What to work on -
Of all the lines in the material, how many include the word "this"? Give only the number.

Given data -

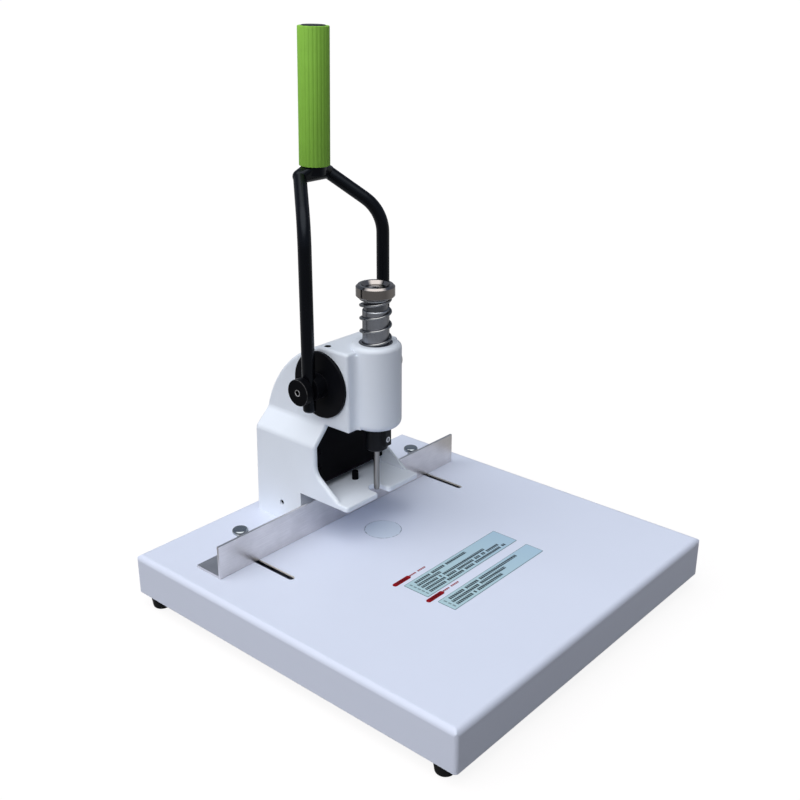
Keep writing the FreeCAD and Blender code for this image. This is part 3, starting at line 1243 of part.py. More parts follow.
def hub_left():
    """Round hub disc with a boss whose saddle holds the fork's arm."""
    y, z = PIVOT_Y, above(PIVOT_HEIGHT)
    disc = rod_x(HUB_DISC_RADIUS, -HUB_FACE_X, -BEARING_END_X, y, z)
    disc = rounded(disc, HUB_DISC_ROUNDING, lambda e, m: near(m.x, -HUB_FACE_X) and not runs_along(e, 0))
    boss = rod_x(HUB_BOSS_RADIUS, -ARM_X, -HUB_FACE_X, y, z)
    reach = HUB_BOSS_RADIUS + OVERCUT
    saddle = rod_z(ARM_RADIUS, z - reach, z + reach, -ARM_X, y)
    bore = rod_x(SHAFT_RADIUS, -SHAFT_END_X, -BEARING_END_X + OVERCUT, y, z).cut(shaft_flats())
    bolt_room = rod_x(PIVOT_BOLT_RADIUS + PIVOT_BOLT_CLEARANCE, -ARM_X - OVERCUT, -BEARING_END_X, y, z)
    return disc.fuse(boss).cut([saddle, bore, bolt_room])


def pivot_bolt_left():
    """Large round-headed bolt through the arm into the shaft's end."""
    y, z = PIVOT_Y, above(PIVOT_HEIGHT)
    seat = -(ARM_X + ARM_RADIUS)
    face = seat - PIVOT_BOLT_HEAD_THICKNESS
    head = rod_x(PIVOT_BOLT_HEAD_RADIUS, face, seat, y, z)
    head = rounded(head, PIVOT_BOLT_ROUNDING, lambda e, m: not runs_along(e, 0))
    shank = rod_x(PIVOT_BOLT_RADIUS, seat, seat + PIVOT_BOLT_LENGTH, y, z)
    socket = hexagon_hole(PIVOT_BOLT_HEX, PIVOT_BOLT_HEX_DEPTH, vec(face, y, z), vec(1, 0, 0))
    return head.fuse(shank).cut(socket)


# ---- Fence ---------------------------------------------------------------
def fence_angle():
    """Aluminium angle; its lower leg is cut away where the column stands."""
    half = FENCE_LENGTH / 2.0
    low = above(FENCE_BOTTOM_HEIGHT)
    back = FENCE_FRONT_Y + FENCE_LEG
    wall = box(-half, half, FENCE_FRONT_Y, FENCE_FRONT_Y + FENCE_SHEET, low, low + FENCE_LEG)
    leg = box(-half, half, FENCE_FRONT_Y, back, low, low + FENCE_SHEET)
    angle = wall.fuse(leg).removeSplitter()
    inner_y = FENCE_FRONT_Y + FENCE_SHEET
    angle = rounded(angle, FENCE_INNER_RADIUS,
                    lambda e, m: runs_along(e, 0) and near(m.y, inner_y) and near(m.z, low + FENCE_SHEET))
    notch = COLUMN_HALF_WIDTH + FENCE_NOTCH_CLEARANCE
    over = low + FENCE_SHEET + FENCE_INNER_RADIUS + OVERCUT
    cuts = [box(-notch, notch, FENCE_FRONT_Y + FENCE_SHEET, back + OVERCUT, low - OVERCUT, over)]
    for x in (-THUMB_X, THUMB_X):
        cuts.append(rod_z(THUMB_STUD_RADIUS + THUMB_STUD_CLEARANCE, low - OVERCUT, over, x, THUMB_Y))
    return angle.cut(cuts)


def fence_washers():
    """Washers under the thumb screws."""
    low = above(FENCE_BOTTOM_HEIGHT + FENCE_SHEET)
    washer = rod_z(WASHER_RADIUS, low, low + WASHER_THICKNESS, -THUMB_X, THUMB_Y)
    hole = rod_z(THUMB_STUD_RADIUS + THUMB_STUD_CLEARANCE, low - OVERCUT, low + WASHER_THICKNESS + OVERCUT,
                 -THUMB_X, THUMB_Y)
    washer = washer.cut(hole)
    return both_sides(washer)


def clamp_nut_top():
    """Underside of the table sheet, less the sliding gap."""
    return TABLE_Z - TRAY_SHEET - FENCE_GAP


def thumb_screw_left():
    """Round thumb screw with a narrow neck and a stud down into its clamp nut."""
    seat = above(FENCE_BOTTOM_HEIGHT + FENCE_SHEET) + WASHER_THICKNESS + RUNNING_CLEARANCE
    top = above(THUMB_TOP_HEIGHT)
    under = top - THUMB_HEAD_THICKNESS
    bottom = clamp_nut_top() - CLAMP_NUT_THICKNESS - THUMB_STUD_END
    return turned(-THUMB_X, THUMB_Y, [
        (0.0, bottom),
        (THUMB_STUD_RADIUS, bottom),
        (THUMB_STUD_RADIUS, seat),
        (THUMB_NECK_RADIUS, seat),
        (THUMB_NECK_RADIUS, under - THUMB_CHAMFER),
        (THUMB_HEAD_RADIUS - THUMB_CHAMFER, under),
        (THUMB_HEAD_RADIUS, under + THUMB_CHAMFER),
        (THUMB_HEAD_RADIUS, top - THUMB_CHAMFER),
        (THUMB_HEAD_RADIUS - THUMB_CHAMFER, top),
        (0.0, top),
    ])


def clamp_nut_left():
    """Square nut under the table that the thumb screw pulls up."""
    top = clamp_nut_top()
    half = CLAMP_NUT_SIZE / 2.0
    bottom = top - CLAMP_NUT_THICKNESS
    nut = box(-THUMB_X - half, -THUMB_X + half, THUMB_Y - half, THUMB_Y + half, bottom, top)
    bore = THUMB_STUD_RADIUS + RUNNING_CLEARANCE
    return nut.cut(rod_z(bore, bottom - OVERCUT, top + OVERCUT, -THUMB_X, THUMB_Y))


# ---- Labels --------------------------------------------------------------
def label(back_y, depth):
    """Thin bare label plate on the table."""
    plate = box(LABEL_LEFT_X, LABEL_RIGHT_X, back_y - depth, back_y, TABLE_Z, TABLE_Z + LABEL_THICKNESS)
    return rounded(plate, LABEL_CORNER_RADIUS, lambda e, m: runs_along(e, 2))


def label_tags():
    """Two short red tags with round ends, one above each label."""
    tags = []
    for back_y in (UPPER_LABEL_BACK_Y, LOWER_LABEL_BACK_Y):
        y = back_y + TAG_LIFT
        half = TAG_WIDTH / 2.0
        top = TABLE_Z + LABEL_THICKNESS
        tag = box(TAG_LEFT_X, TAG_LEFT_X + TAG_LENGTH, y - half, y + half, TABLE_Z, top)
        tags.append(rounded(tag, TAG_CORNER_RADIUS, lambda e, m: runs_along(e, 2)))
    return Part.makeCompound(tags)


def nodes():
    """Every sub-part by the name of its file."""
    pieces = {
        "base_tray": base_tray(),
        "bottom_cover": bottom_cover(),
        "corner_brackets": corner_brackets(),
        "foot_screws": foot_screws(),
        "anvil_plate": anvil_plate(),
        "cutting_pad": cutting_pad(),
        "body_bolts": body_bolts(),
        "body_casting": body_casting(),
        "throat_liner": throat_liner(),
        "liner_screws": liner_screws(),
        "liner_post": liner_post(),
        "top_grub_screws": top_grub_screws(),
        "side_grub_screws": side_grub_screws(),
        "upper_guide_bush": upper_guide_bush(),
        "lower_guide_bush": lower_guide_bush(),
        "plunger": plunger(),
        "return_spring": return_spring(),
        "spring_cap": spring_cap(),
        "cap_screw": cap_screw(),
        "punch_chuck": punch_chuck(),
        "punch": punch(),
        "chuck_screw": chuck_screw(),
        "lever_fork": lever_fork(),
        "grip_sleeve": grip_sleeve(),
        "grip_plug": grip_plug(),
        "pivot_shaft": pivot_shaft(),
        "drive_pinion": drive_pinion(),
        "pinion_key": pinion_key(),
        "fence_angle": fence_angle(),
        "fence_washers": fence_washers(),
        "label_upper": label(UPPER_LABEL_BACK_Y, UPPER_LABEL_DEPTH),
        "label_lower": label(LOWER_LABEL_BACK_Y, LOWER_LABEL_DEPTH),
        "label_tags": label_tags(),
    }
    for name, (x, y) in foot_places().items():
        pieces["foot_" + name] = foot(x, y)
    handed = {
        "pivot_bush": pivot_bush_left(),
        "hub": hub_left(),
        "pivot_bolt": pivot_bolt_left(),
        "thumb_screw": thumb_screw_left(),
        "clamp_nut": clamp_nut_left(),
    }
    for name, shape in handed.items():
        pieces[name + "_left"] = shape
        pieces[name + "_right"] = mirrored(shape)
    return pieces


os.makedirs("parts", exist_ok=True)
for node, shape in nodes().items():
    shape.exportStep("parts/" + node + ".step")
    print(node, "valid" if shape.isValid() else "NOT VALID", len(shape.Solids), round(shape.Volume, 1))
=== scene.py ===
import logging
import math
from collections.abc import Callable
from dataclasses import dataclass
from enum import Enum
from typing import ClassVar

import bpy
from mathutils import Matrix, Vector


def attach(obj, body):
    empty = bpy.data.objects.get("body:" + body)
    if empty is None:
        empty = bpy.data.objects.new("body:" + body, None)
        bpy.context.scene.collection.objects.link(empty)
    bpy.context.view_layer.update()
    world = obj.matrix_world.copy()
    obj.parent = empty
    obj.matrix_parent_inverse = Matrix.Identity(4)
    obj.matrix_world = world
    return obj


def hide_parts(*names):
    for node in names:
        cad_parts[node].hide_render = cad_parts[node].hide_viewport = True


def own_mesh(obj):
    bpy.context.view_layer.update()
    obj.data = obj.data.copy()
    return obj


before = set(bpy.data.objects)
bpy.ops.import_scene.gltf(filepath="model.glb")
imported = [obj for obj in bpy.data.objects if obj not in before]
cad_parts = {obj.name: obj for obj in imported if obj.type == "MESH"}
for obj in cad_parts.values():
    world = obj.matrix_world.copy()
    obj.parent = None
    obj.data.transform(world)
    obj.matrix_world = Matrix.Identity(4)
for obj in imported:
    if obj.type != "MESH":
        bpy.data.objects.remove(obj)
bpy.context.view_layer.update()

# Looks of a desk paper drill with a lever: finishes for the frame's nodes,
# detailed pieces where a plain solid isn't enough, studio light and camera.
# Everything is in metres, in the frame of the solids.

LOG = logging.getLogger("paper_drill")

TABLE_Z = 0.055
SPINDLE_X, SPINDLE_Y = 0.0, 0.062
PIVOT_Y, PIVOT_Z = 0.1008, 0.214
MM = 0.001
FULL_TURN = 2.0 * math.pi
SMOOTH_ANGLE = math.radians(40.0)
WHITE = (1.0, 1.0, 1.0)

Color = tuple[float, float, float]
Point = tuple[float, float, float]
Span = tuple[float, float]


class Axis(Enum):
    """Direction that a grain or a brush stroke follows."""

    X = 0
    Y = 1
    Z = 2


class Body(Enum):
    """Bodies of the frame that new pieces ride on."""

    ROOT = "root"
    LEVER = "lever"
    THUMB_LEFT = "thumb_screw_left"
    THUMB_RIGHT = "thumb_screw_right"


# ---- Shader expressions ----
class Socket:
    """One output of a node; arithmetic on it adds Math nodes."""

    def __init__(self, graph: "Graph", link: bpy.types.NodeSocket) -> None:
        """Keep the socket and the graph that it belongs to."""
        self.graph = graph
        self.link = link

    def math(self, operation: str, *values: "Value") -> "Socket":
        """Add one Math node.

        Args:
            operation: Name of the Math node's operation.
            values: What goes into its sockets, in order.

        Returns:
            The result.
        """
        return self.graph.node("ShaderNodeMath", {"operation": operation}, dict(enumerate(values)))

    def __add__(self, other: "Value") -> "Socket":
        """Sum."""
        return self.math("ADD", self, other)

    def __mul__(self, other: "Value") -> "Socket":
        """Product."""
        return self.math("MULTIPLY", self, other)

    def __sub__(self, other: "Value") -> "Socket":
        """Difference."""
        return self.math("SUBTRACT", self, other)

    def __rsub__(self, other: "Value") -> "Socket":
        """Difference with this as the second value."""
        return self.math("SUBTRACT", other, self)

    def __truediv__(self, other: "Value") -> "Socket":
        """Quotient."""
        return self.math("DIVIDE", self, other)

    def __pow__(self, other: "Value") -> "Socket":
        """Power."""
        return self.math("POWER", self, other)

    def __gt__(self, other: "Value") -> "Socket":
        """One where this is greater, else nought."""
        return self.math("GREATER_THAN", self, other)

    def __lt__(self, other: "Value") -> "Socket":
        """One where this is less, else nought."""
        return self.math("LESS_THAN", self, other)

    def fraction(self) -> "Socket":
        """Part after the decimal point."""
        return self.math("FRACT", self)

    def whole(self) -> "Socket":
        """Next whole number below."""
        return self.math("FLOOR", self)

    def size(self) -> "Socket":
        """Value without its sign."""
        return self.math("ABSOLUTE", self)

    def least(self, other: "Value") -> "Socket":
        """The smaller of two values."""
        return self.math("MINIMUM", self, other)

    def most(self, other: "Value") -> "Socket":
        """The greater of two values."""
        return self.math("MAXIMUM", self, other)

    def reach(self, other: "Socket") -> "Socket":
        """Distance from an axis, out of the two distances across it."""
        return (self * self + other * other) ** 0.5

    def between(self, low: float, high: float) -> "Socket":
        """Straight ramp from nought at low to one at high, held level outside."""
        return self.graph.node("ShaderNodeMapRange", {}, {"Value": self, "From Min": low, "From Max": high})


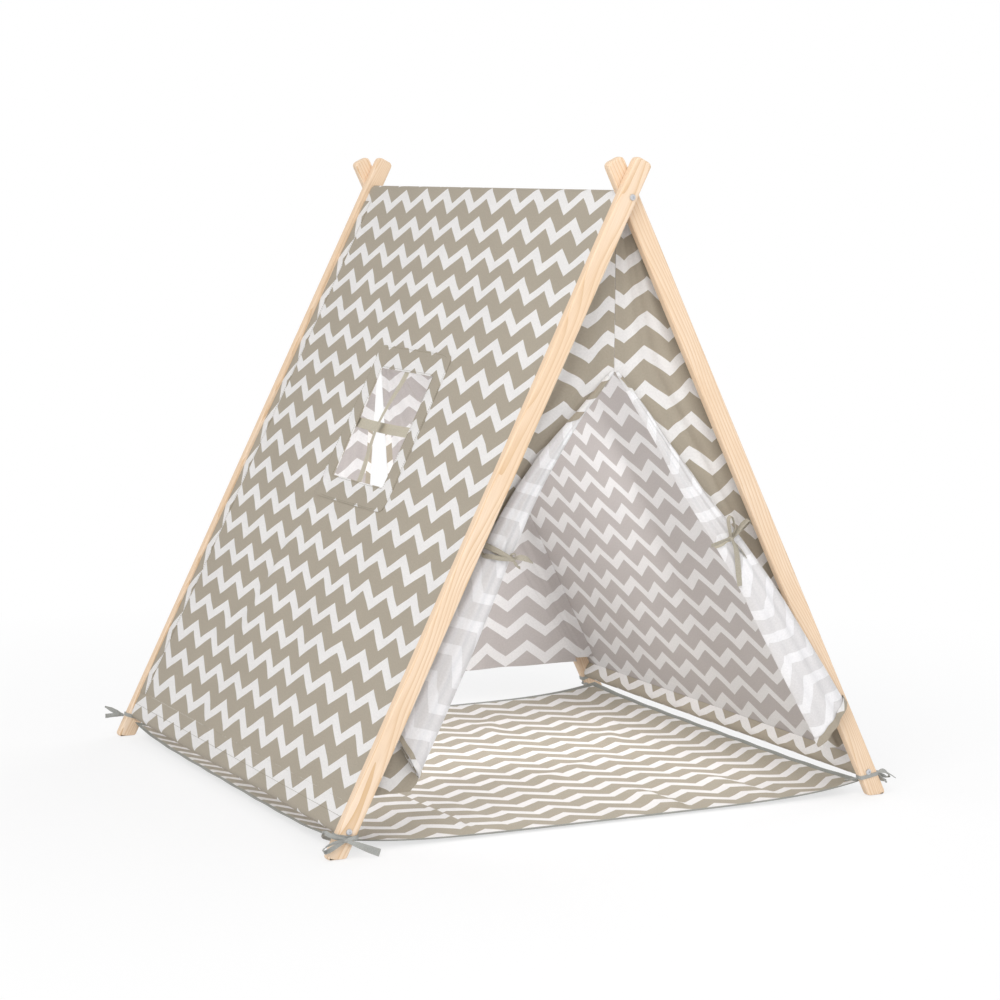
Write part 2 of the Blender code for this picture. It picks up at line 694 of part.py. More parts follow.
def gable(name, side, end, fold, carrier):
    """Half of a gable wall: sewn to the roof, to its twin above the door, and free along the door."""
    top = RIDGE_HEIGHT - RIDGE_SLEEVE_RADIUS - CLOTH_THICKNESS - SEAM_GAP
    bottom = roof_point(side, ROD_LINE_LENGTH - SLEEVE_HEIGHT, ROOF_OUTER_OFFSET).z + SEAM_GAP
    rows_below = 8
    rows_above = 4
    rows = rows_below + rows_above

    def position(s, t):
        row = t * rows
        if row <= rows_below:
            height = mix(bottom, DOOR_APEX_HEIGHT, row / rows_below)
        else:
            height = mix(DOOR_APEX_HEIGHT, top, (row - rows_below) / rows_above)
        inner = SEAM_GAP / 2 + fold(min(height, DOOR_APEX_HEIGHT))
        outer = roof_half_width(height) - SEAM_GAP
        bow = math.sin(math.pi * s) * math.sin(2 * math.pi * GABLE_FOLD_COUNT * s)
        y = GABLE_PLANE + GABLE_FOLD_DEPTH * bow
        return Vector((side * mix(outer, inner, s), end * y, height))

    item = cloth(name, 8, rows, position, CLOTH_THICKNESS)
    return place(item, "printed_cotton", carrier)


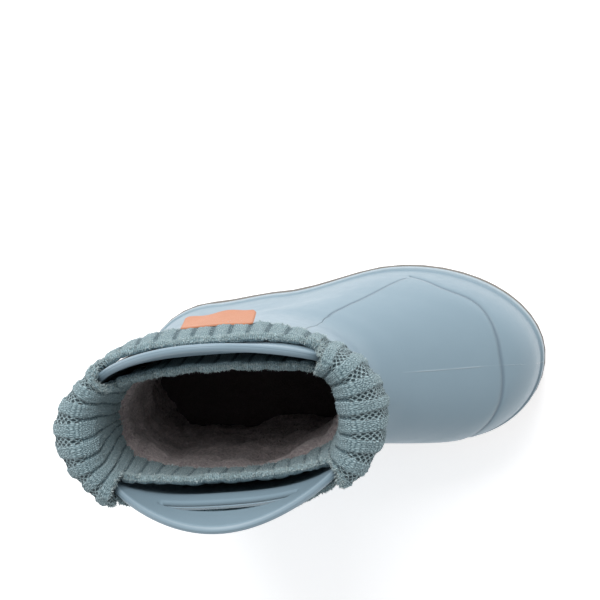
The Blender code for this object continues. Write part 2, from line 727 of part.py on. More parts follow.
def build():
    for obj in list(bpy.data.objects):
        bpy.data.objects.remove(obj)
    boot = bpy.data.objects.new("boot", None)
    bpy.context.scene.collection.objects.link(boot)
    shell = paint("moulded_rubber", (0.34, 0.45, 0.53), 0.5)
    make_upper(shell, boot)
    make_outsole(paint("tread_rubber", (0.20, 0.19, 0.18), 0.7), boot)
    make_insole(paint("felt", (0.22, 0.19, 0.18), 0.95), boot)
    make_cuff(paint("rib_knit", (0.33, 0.46, 0.48), 0.9), boot)
    make_label(paint("label_leather", (0.86, 0.42, 0.22), 0.6), boot)


build()
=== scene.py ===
"""Child's left rubber boot: moulded shell with two pull handles, folded rib-knit cuff and pile lining."""

import math

import bpy
import numpy as np
from mathutils import Matrix


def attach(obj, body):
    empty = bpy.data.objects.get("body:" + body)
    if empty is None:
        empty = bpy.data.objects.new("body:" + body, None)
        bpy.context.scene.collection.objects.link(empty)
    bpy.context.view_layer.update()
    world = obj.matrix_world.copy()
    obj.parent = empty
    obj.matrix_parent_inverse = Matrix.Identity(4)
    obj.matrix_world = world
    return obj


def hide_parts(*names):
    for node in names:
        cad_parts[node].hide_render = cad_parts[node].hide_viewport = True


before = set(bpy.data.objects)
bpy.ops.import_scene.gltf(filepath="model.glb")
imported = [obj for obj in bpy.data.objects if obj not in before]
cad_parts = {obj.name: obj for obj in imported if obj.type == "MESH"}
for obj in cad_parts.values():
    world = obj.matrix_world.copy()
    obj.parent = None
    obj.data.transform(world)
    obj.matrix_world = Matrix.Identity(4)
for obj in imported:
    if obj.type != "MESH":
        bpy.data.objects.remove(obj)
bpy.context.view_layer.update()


# Camera: a metre above the boot, out beyond the toe's lateral side, looking almost straight down into the
# collar. Tilt is its angle from the vertical, yaw turns it towards the heel, and roll turns the picture.
EYE = np.array([0.1605, 0.1305, 1.0015])
TILT, YAW, ROLL = math.radians(6.01), math.radians(-6.95), math.radians(4.42)


def axes_at(x, y, z, place):
    """The matrix of an object whose three axes are the given directions, at a place."""
    return Matrix([[x[i], y[i], z[i], place[i]] for i in range(3)] + [[0.0, 0.0, 0.0, 1.0]])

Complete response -
6